Standard Life head of customer management Mark Polson says: “The whole ethos of the active money lifeplan is to focus on customer needs and to help advisers meet those needs not just at a point in time but for the long term.

“We are very clear who our respective target markets are for the various elements of the lifeplan and I am looking forward to working with advisers over the coming months to share our insight.”

For more see this week’s issue of Money Marketing.

Newsletter

News and expert analysis straight to your inbox

Sign up

Comments

There are 11 comments at the moment, we would love to hear your opinion too.

  1. How can a ‘lifeplan’ be based around a pension product? I wonder what Kinder is thinking. Why not base it around the wrap?

  2. At least with Standard Life you are confident that the IFA’s clients will not be approached by their direct sales team – Unlike Aviva who appear to be making a habit of it just lately.

  3. My concern is that both of these companies are still taking money from basic rate tax payers who have no employer contribution.

    All of this SIPP and re-launch nonsense is irrelevant. The vast majority of the public should not be wasting their money with either company unless and until they have fully utilized their ISA and CGT allowances.

    The basic rate taxpayer with no employer contribution can not live long enough in retirement to justify the decision to invest in either a PP or a SIPP.

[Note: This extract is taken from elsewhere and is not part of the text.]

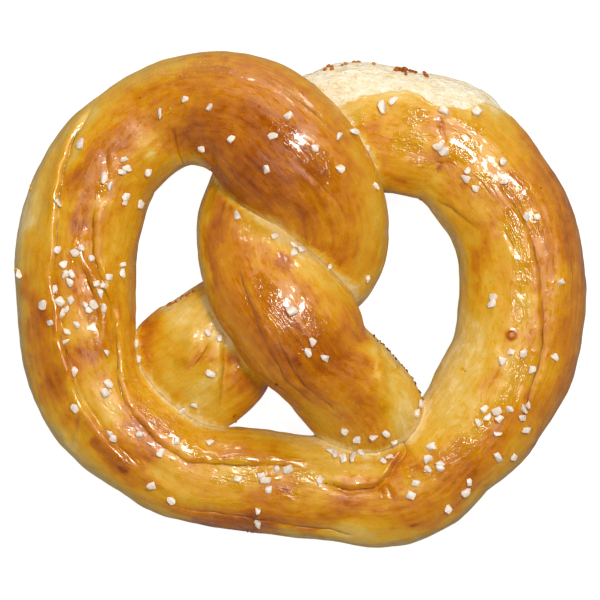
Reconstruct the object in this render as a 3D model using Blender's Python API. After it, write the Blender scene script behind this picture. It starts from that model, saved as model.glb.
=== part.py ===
"""A soft pretzel, baked from one rope of dough.

The rope starts at its left end, passes under and over itself in the twist, runs round the left
loop, the bow at the bottom and the right loop, and comes back through the twist to its right end.
It is modelled as one swept tube whose section changes along the way, joined to itself wherever
it crosses, and cut flat underneath where it lay on the baking tray.
"""

import math
from collections import namedtuple

import bmesh
import bpy
from mathutils import Vector

# Driving dimensions, in metres.
WIDTH = 0.150
UNIT = WIDTH / 100
RING_SPACING = 0.0044
TRAY_DEPTH = 0.020

# The rope's section: more facets over the crust than underneath, and a little squarer than
# an ellipse.
CRUST_FACETS = 26
BASE_FACETS = 6
SQUARENESS = 0.93

# How far from each tip the rope starts to round off.
TIP_LENGTH = 0.010

# A station is a point on the rope's centre line and the section there. Everything in it is in
# hundredths of the pretzel's width: x to the right, y to the back, z up from the tray, half the
# rope's width and height, and how far its top leans to the left of the way the rope runs.
Station = namedtuple("Station", "x y z half_width half_height lean")

LEFT_END = [
    Station(-27.0, -18.1, 4.6, 9.9, 4.6, 0.0),
    Station(-22.8, -15.3, 5.4, 11.4, 6.2, 0.0),
    Station(-16.7, -11.3, 6.2, 12.0, 7.4, 0.0),
    Station(-11.9, -6.5, 6.0, 10.5, 7.4, 0.0),
]
LEFT_STRAND = [
    Station(-6.8, -3.5, 5.8, 9.3, 6.8, 0.0),
    Station(-1.0, 0.9, 5.8, 9.0, 6.4, 0.0),
    Station(4.1, 5.1, 8.2, 9.4, 7.2, 0.0),
    Station(6.6, 10.9, 11.2, 9.0, 7.8, 0.0),
    Station(4.2, 17.8, 14.4, 10.0, 8.0, 0.0),
    Station(-2.1, 24.7, 16.0, 11.9, 8.4, 0.0),
    Station(-9.2, 30.8, 13.2, 11.1, 8.6, 0.0),
]
LEFT_LOOP = [
    Station(-17.3, 32.7, 9.4, 10.0, 8.4, 0.0),
    Station(-24.6, 31.0, 7.4, 9.5, 8.2, 0.0),
    Station(-31.5, 25.9, 7.0, 9.6, 8.1, 0.0),
    Station(-34.8, 21.6, 7.0, 10.0, 8.1, 0.0),
    Station(-37.8, 14.5, 7.0, 10.5, 8.2, 0.0),
    Station(-39.3, 6.7, 7.0, 10.6, 8.3, 0.0),
    Station(-39.3, -1.1, 7.0, 10.4, 8.3, 0.0),
    Station(-38.5, -9.1, 7.0, 10.3, 8.2, 0.0),
    Station(-36.2, -16.6, 7.0, 9.9, 8.1, 0.0),
    Station(-32.0, -22.4, 7.0, 9.6, 8.0, 0.0),
]
BOW = [
    Station(-26.7, -26.5, 7.0, 9.5, 7.9, 0.0),
    Station(-20.9, -30.1, 7.0, 9.1, 7.8, 0.0),
    Station(-15.2, -31.7, 6.9, 8.8, 7.7, 0.0),
    Station(-8.0, -32.3, 6.9, 9.1, 7.6, 0.0),
    Station(0.6, -33.4, 6.9, 8.9, 7.6, 0.0),
    Station(7.6, -33.8, 6.9, 9.3, 7.7, 0.0),
    Station(15.5, -34.2, 7.0, 10.0, 8.0, 0.0),
    Station(22.2, -31.7, 7.1, 9.6, 8.3, 0.0),
]
RIGHT_LOOP = [
    Station(26.5, -27.2, 7.2, 9.4, 8.5, 0.0),
    Station(31.3, -22.1, 7.2, 10.5, 8.6, 0.0),
    Station(34.2, -17.5, 7.2, 10.9, 8.6, 0.0),
    Station(37.6, -10.6, 7.2, 11.0, 8.6, 0.0),
    Station(39.2, -1.4, 7.2, 11.1, 8.6, 0.0),
    Station(38.9, 7.4, 7.2, 10.9, 8.6, 0.0),
    Station(36.6, 14.5, 7.2, 10.8, 8.5, 0.0),
    Station(32.9, 20.2, 7.2, 10.9, 8.4, 0.3),
    Station(29.5, 24.1, 7.1, 10.9, 8.3, 0.8),
    Station(25.5, 27.0, 7.0, 10.9, 8.2, 1.2),
    Station(17.3, 28.9, 6.8, 10.8, 7.8, 1.4),
]
RIGHT_STRAND = [
    Station(10.1, 29.7, 6.2, 11.3, 7.0, 1.0),
    Station(3.1, 27.4, 5.8, 10.9, 6.4, 0.0),
    Station(-3.2, 22.5, 6.0, 9.5, 6.4, 0.0),
    Station(-7.8, 16.6, 7.8, 8.7, 7.0, 0.0),
    Station(-9.1, 9.9, 10.8, 8.7, 7.6, 0.0),
    Station(-6.5, 2.8, 14.2, 9.8, 8.2, 0.0),
    Station(-2.8, -2.2, 15.6, 10.6, 8.6, 0.0),
]
RIGHT_END = [
    Station(0.4, -6.4, 14.8, 10.8, 9.0, 0.0),
    Station(3.5, -10.9, 12.6, 9.5, 9.4, 0.6),
    Station(7.7, -15.3, 10.2, 9.5, 9.4, 1.8),
    Station(11.6, -19.9, 8.6, 9.3, 8.8, 2.4),
    Station(13.9, -23.3, 7.8, 8.8, 8.2, 2.2),
    Station(16.0, -27.5, 6.8, 7.5, 7.4, 1.2),
]
ROPE = LEFT_END + LEFT_STRAND + LEFT_LOOP + BOW + RIGHT_LOOP + RIGHT_STRAND + RIGHT_END

# A fold is a groove left where the dough was rolled over and pressed together. Its places are
# pairs: the distance along the rope from the left tip, in hundredths of the pretzel's width, and
# the place across the rope, from -1 at its right edge to 1 at its left. Depth and reach are in
# hundredths of the width too; reach is from the bottom of the groove to its brim.
Fold = namedtuple("Fold", "places depth reach")

LEFT_END_CLEFT = Fold([(7.0, -0.8), (10.0, -0.6), (15.0, -0.2), (20.0, 0.3)], 0.9, 2.2)
LEFT_OUTER_FOLD = Fold([(94.0, -0.75), (107.0, -0.48), (123.0, -0.31), (155.0, -0.18)], 0.6, 1.9)
LEFT_INNER_FOLD = Fold([(128.0, 0.36), (140.0, 0.57), (152.0, 0.44), (163.0, 0.18)], 0.6, 1.9)
BOW_FOLD = Fold([(160.0, 0.22), (172.0, 0.3), (188.0, 0.5)], 0.5, 1.9)
BOW_CRESCENT = Fold([(191.0, 0.05), (198.0, 0.13), (204.0, 0.45), (211.0, 0.8)], 1.1, 2.2)
RIGHT_LOOP_FOLD = Fold([(222.0, -0.5), (235.0, -0.38), (253.0, -0.23), (268.0, 0.2)], 0.6, 1.9)
FOLDS = [
    LEFT_END_CLEFT,
    LEFT_OUTER_FOLD,
    LEFT_INNER_FOLD,
    BOW_FOLD,
    BOW_CRESCENT,
    RIGHT_LOOP_FOLD,
]
FOLD_FADE = 5.0   # hundredths of the width over which a fold deepens from each of its ends

CRUST = {"colour": (0.62, 0.30, 0.06, 1.0), "roughness": 0.38}


def clear_scene():
    """Remove whatever the scene holds, so that only the pretzel is left in it."""
    for thing in list(bpy.data.objects):
        bpy.data.objects.remove(thing)


def crust_material():
    """The glazed, golden-brown crust."""
    material = bpy.data.materials.new("crust")
    material.use_nodes = True
    shader = material.node_tree.nodes["Principled BSDF"]
    shader.inputs["Base Color"].default_value = CRUST["colour"]
    shader.inputs["Roughness"].default_value = CRUST["roughness"]
    return material


def blend(before, start, end, after, share):
    """A station between start and end, on the Catmull-Rom curve through all four."""
    values = []
    for a, b, c, d in zip(before, start, end, after):
        slope_in = (c - a) / 2
        slope_out = (d - b) / 2
        change = c - b
        values.append(
            b
            + slope_in * share
            + (3 * change - 2 * slope_in - slope_out) * share**2
            + (slope_in + slope_out - 2 * change) * share**3
        )
    return Station(*values)


def fine_stations(stations, steps=24):
    """The rope's stations with many more between them, on one smooth curve."""
    padded = [stations[0]] + stations + [stations[-1]]
    fine = []
    for i in range(1, len(padded) - 2):
        for step in range(steps):
            fine.append(blend(*padded[i - 1 : i + 3], step / steps))
    return fine + [stations[-1]]


def centre(station):
    """The station's point on the centre line, in metres."""
    return Vector((station.x, station.y, station.z)) * UNIT


def even_stations(stations, spacing):
    """Stations at an even spacing along the rope, with each one's distance from the left tip."""
    fine = fine_stations(stations)
    lengths = [0.0]
    for start, end in zip(fine, fine[1:]):
        lengths.append(lengths[-1] + (centre(end) - centre(start)).length)
    count = round(lengths[-1] / spacing)
    even = []
    place = 0
    for i in range(count + 1):
        wanted = lengths[-1] * i / count
        while place < len(fine) - 2 and lengths[place + 1] < wanted:
            place += 1
        gap = lengths[place + 1] - lengths[place]
        share = (wanted - lengths[place]) / gap
        values = [a + (b - a) * share for a, b in zip(fine[place], fine[place + 1])]
        even.append((Station(*values), wanted))
    return even, lengths[-1]


def facet_angles():
    """Angles round the section, anticlockwise from the rope's left edge as seen along it."""
    crust = [math.pi * i / CRUST_FACETS for i in range(CRUST_FACETS)]
    base = [math.pi * (1 + i / BASE_FACETS) for i in range(BASE_FACETS)]
    return crust + base


def squared(value):
    """A sine or cosine pushed out a little, which makes the section squarer than an ellipse."""
    return math.copysign(abs(value) ** SQUARENESS, value)


def fold_middle(fold, along):
    """Where the bottom of the fold lies across the rope, at this distance along it."""
    for (start, first), (end, last) in zip(fold.places, fold.places[1:]):
        if along <= end:
            share = (along - start) / (end - start)
            return first + (last - first) * share * share * (3 - 2 * share)


def fold_depth(fold, station, along, across):
    """How deep the fold is at a place on the crust, in hundredths of the width."""
    start, end = fold.places[0][0], fold.places[-1][0]
    if not start < along < end:
        return 0.0
    gap = abs(across - fold_middle(fold, along)) * station.half_width / fold.reach
    if gap > 1:
        return 0.0
    fade = min(along - start, end - along, FOLD_FADE) / FOLD_FADE
    return fold.depth * fade * (1 + math.cos(math.pi * gap)) / 2


def section_point(station, along, angle, shrink):
    """How far a point of the section lies to the left of the centre line, and above it."""
    across, rise = squared(math.cos(angle)), squared(math.sin(angle))
    if rise > 0:
        dent = sum(fold_depth(fold, station, along, across) for fold in FOLDS)
        shrink -= dent / station.half_height
    height = rise * shrink
    left = across * shrink * station.half_width
    return (left + station.lean * height) * UNIT, height * station.half_height * UNIT


def tip_shrink(distance, length):
    """The section's size near a tip, from 0 at the tip itself to 1 once it is fully round."""
    reach = min(distance, length - distance) / TIP_LENGTH
    return math.sqrt(1 - (1 - reach) ** 2) if reach < 1 else 1.0


def rope_ring(mesh, station, distance, direction, shrink):
    """One ring of the rope's vertices, square to the way it runs."""
    left = Vector((0, 0, 1)).cross(direction).normalized()
    up = direction.cross(left)
    ring = []
    for angle in facet_angles():
        across, height = section_point(station, distance / UNIT, angle, shrink)
        ring.append(mesh.verts.new(centre(station) + left * across + up * height))
    return ring


def rope_mesh():
    """The whole rope as one closed tube that still passes through itself at its crossings."""
    stations, length = even_stations(ROPE, RING_SPACING)
    mesh = bmesh.new()
    rings = []
    for i in range(1, len(stations) - 1):
        station, distance = stations[i]
        direction = (centre(stations[i + 1][0]) - centre(stations[i - 1][0])).normalized()
        shrink = tip_shrink(distance, length)
        rings.append(rope_ring(mesh, station, distance, direction, shrink))
    for here, ahead in zip(rings, rings[1:]):
        for i in range(len(here)):
            j = (i + 1) % len(here)
            mesh.faces.new((here[i], here[j], ahead[j], ahead[i]))
    for ring, (station, _) in ((rings[0], stations[0]), (rings[-1], stations[-1])):
        tip = mesh.verts.new(centre(station))
        for i in range(len(ring)):
            mesh.faces.new((ring[i], ring[(i + 1) % len(ring)], tip))
    bmesh.ops.recalc_face_normals(mesh, faces=mesh.faces)
    return mesh


def centred(mesh):
    """Move the rope sideways until its outline's middle is over the origin."""
    middle = Vector((0, 0, 0))
    for axis in (0, 1):
        spread = [vertex.co[axis] for vertex in mesh.verts]
        middle[axis] = (min(spread) + max(spread)) / 2
    bmesh.ops.translate(mesh, verts=mesh.verts, vec=-middle)


def tray_cutter():
    """A block whose top face is the baking tray. It is taken away from the rope's underside."""
    mesh = bmesh.new()
    bmesh.ops.create_cube(mesh, size=1.0)
    size = Vector((WIDTH * 1.4, WIDTH * 1.4, TRAY_DEPTH))
    bmesh.ops.scale(mesh, verts=mesh.verts, vec=size)
    bmesh.ops.translate(mesh, verts=mesh.verts, vec=(0, 0, -TRAY_DEPTH / 2))
    cutter = make_object("tray_cutter", mesh)
    cutter.hide_render = True
    cutter.display_type = "WIRE"
    return cutter


def make_object(name, mesh):
    """An object that holds this mesh."""
    data = bpy.data.meshes.new(name)
    mesh.to_mesh(data)
    mesh.free()
    made = bpy.data.objects.new(name, data)
    bpy.context.scene.collection.objects.link(made)
    return made


def pretzel():
    """The rope joined to itself at its crossings and cut flat where it lay on the tray."""
    mesh = rope_mesh()
    centred(mesh)
    made = make_object("pretzel", mesh)
    made.data.materials.append(crust_material())
    made.data.shade_smooth()
    cut = made.modifiers.new("flat_base", "BOOLEAN")
    cut.operation = "DIFFERENCE"
    cut.solver = "EXACT"
    cut.use_self = True
    cut.object = tray_cutter()
    return made


clear_scene()
pretzel()
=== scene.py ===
# %% [markdown]
# # A soft pretzel with coarse salt
#
# The real thing is one rope of dough. It is rolled, twisted, folded into a knot, brushed with egg,
# salted and baked. The construction model already gives its size and its knot, so this lesson
# loads that model as a fixed frame and builds the finished surface in the same space: the folds
# of the dough, the uneven browning, the wrinkled shine, the salt and the scorched crumbs.

# %% Load the frame
import math
from collections import namedtuple

import bmesh
import bpy
import numpy as np
from mathutils import Matrix, Vector, kdtree, noise
from mathutils.bvhtree import BVHTree


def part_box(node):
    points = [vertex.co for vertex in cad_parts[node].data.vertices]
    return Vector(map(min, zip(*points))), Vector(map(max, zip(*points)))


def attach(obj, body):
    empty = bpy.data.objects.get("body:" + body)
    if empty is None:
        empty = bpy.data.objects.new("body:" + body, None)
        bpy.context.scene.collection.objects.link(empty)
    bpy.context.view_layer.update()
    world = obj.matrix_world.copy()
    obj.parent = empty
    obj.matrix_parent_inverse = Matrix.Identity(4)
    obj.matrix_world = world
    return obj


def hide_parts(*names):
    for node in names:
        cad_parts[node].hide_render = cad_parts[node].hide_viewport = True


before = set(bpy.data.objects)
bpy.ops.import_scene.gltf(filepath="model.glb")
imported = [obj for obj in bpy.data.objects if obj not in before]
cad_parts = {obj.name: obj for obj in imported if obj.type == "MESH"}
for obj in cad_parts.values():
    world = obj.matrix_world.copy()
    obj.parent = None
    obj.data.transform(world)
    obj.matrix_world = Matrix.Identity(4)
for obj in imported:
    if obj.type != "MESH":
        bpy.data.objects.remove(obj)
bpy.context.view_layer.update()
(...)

  4. Unless employee pension contribitions are matched by employer or unless the contributor is a higher rate tax payer, then a pension contribution is a bad deal. If a non tax payer with small pension income in retirement then it might be worthwhile but the restrictions on taking benefits at retirement, no tax benefit and loss of control and maybe higher charges on a pension plan, make the flexible ISA a far better bet. Loss of control of the money makes pensions a bad deal for most of the population. They are a great tax break for the rich and long lived, who can justify drawdown in retirement and not be forced into an annuity which will almost certainly be devastated by the coming inflation, caused by the Government bailing out the banks by increasing the money supply, eventually raising interest rates. Gordon has done for pensions! remember his first budget of 1997! He clearly never liked pension anyway, far better for his economy if Joe public just spend their money to bring in more VAT. To hell with paying out tax relief on pension contributions!

  5. Whilst your point regarding basic rate taxpayers sving in an ISA is well justified the problem has always been with such products is that they are accessible. Whilst you can try and educate the public that it is for retirement, it is too accessible and often the first thing that goes when bad times arrive.

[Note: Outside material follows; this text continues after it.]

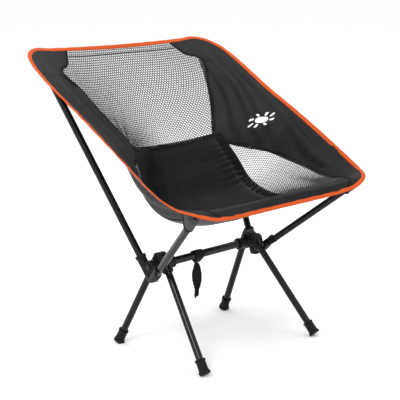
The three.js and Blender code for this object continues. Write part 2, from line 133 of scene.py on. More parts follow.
def nearest(points, u, v):
    """The u and v of the sling's points nearest to some points, by repeated flat steps."""
    for _ in range(12):
        e, d = points - sling(u, v), 0.002
        du = (sling(u + d, v) - sling(u - d, v)) / (2 * d)
        dv = (sling(u, v + d) - sling(u, v - d)) / (2 * d)
        aa, ab, bb = (np.sum(p * q, -1) for p, q in ((du, du), (du, dv), (dv, dv)))
        ea, eb = np.sum(e * du, -1), np.sum(e * dv, -1)
        det = aa * bb - ab**2
        u = np.clip(u + (bb * ea - ab * eb) / det, -0.999, 0.999)
        v = np.clip(v + (aa * eb - ab * ea) / det, 0.001, 0.999)
    return u, v


# ---- materials ----------------------------------------------------------------------------
def srgb(text):
    """A hex colour such as "2A2A2C", turned from sRGB to linear light."""
    c = np.array([int(text[i : i + 2], 16) / 255 for i in (0, 2, 4)])
    c = np.where(c <= 0.04045, c / 12.92, ((c + 0.055) / 1.055) ** 2.4)
    return (*c.tolist(), 1.0)


def node(tree, kind, inputs=None, **settings):
    """Adds a node; an input is a value, or another node's output to link from."""
    made = tree.nodes.new("ShaderNode" + kind)
    for key, value in settings.items():
        setattr(made, key, value)
    for key, value in (inputs or {}).items():
        if isinstance(value, bpy.types.NodeSocket):
            tree.links.new(value, made.inputs[key])
        else:
            made.inputs[key].default_value = value
    return made


def ramp(tree, fac, stops):
    """A colour ramp from (place, hex) stops."""
    made = node(tree, "ValToRGB", {"Fac": fac})
    made.color_ramp.elements[0].position, made.color_ramp.elements[1].position = 0, 1
    while len(made.color_ramp.elements) < len(stops):
        made.color_ramp.elements.new(0.5)
    for element, (place, colour) in zip(made.color_ramp.elements, stops):
        element.position, element.color = place, srgb(colour)
    return made.outputs["Color"]


def material(name, **values):
    """A material with its one Principled shader; values go on the shader's own sockets."""
    made = bpy.data.materials.new(name)
    made.use_nodes = True
    shader = made.node_tree.nodes["Principled BSDF"]
    for key, value in values.items():
        shader.inputs[key.replace("_", " ")].default_value = value
    return made, made.node_tree, shader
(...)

    This is why the State Pension for many may be the best form of saving for retirement, Keep it where their stickly little hands can’t get at it!

  6. Standard Life are quite aggressive in pushing their ‘advice’ to policyholders even when all the customer wants is product information. They have been blatantly denying the existence of their personal pension (available but not marketed according to Money Marketing) even though it appears to have made up 4% of their new business in the past 5 years. I speak as one who wishes to avoid an annuity at vesting. As of last night Standard Life were still trying to visit me at my house to offer me ‘advice’ on a SIPP!!! Their emplyee had not read Money Marketing. OMO here we come!

  7. Aviva head of pensions Paul Goodwin is wrong, when Standard Life launched their Sipp they did not do a big migration of their existing personal pension book into the new proposition. Sounds like he’s just worried about the competition

  8. @Bob Donaldson. I accept your point that there are some who need protection from themselves.
    A National Pension fund manager manager making the same point. When he moved home he was glad that his money was in a pension fund rather than an ISA so he could not get at it. How did he fund his house move carpets and curtains ? He paid with his credit card !!!!!! Could he not have done the same thing more cheaply with his ISA ?

  9. Whether people need protected from themselves is not the only consideration. If your pension provision is in accessible forms then the government will include this amount when determining whether you are eligible for benefits.

  10. Active Money Lifeplan……???…. – If it is a Personal Pension Plan……. then call it that!!… confusing enough for us IFA’s..

    ……..(moreso for Jo Public who will no doubt feel that they can have their contributions back in full at anytime to fund that house move, carpets and curtains…. 🙁 … perhaps they can… 🙂 …….I really should look at the literature and proposed charges… )

  11. David Trenner - Intelligent Pensions 11th December 2009 at 2:24 pm

    “Aviva head of pensions Paul Goodwin is wrong, when Standard Life launched their Sipp they did not do a big migration of their existing personal pension book into the new proposition. Sounds like he’s just worried about the competition.”

    Well, Paul Jones is less anonymous than many of the blog posters, but unfortunately Paul there are too many Paul Jones to know if you work for Standard, or if this comment is just based on you not liking Aviva.

    I have no love for Aviva, but what Paul Goodwin says about Standard moving people from PP to SIPP is spot on – and they have not in the past disputed it.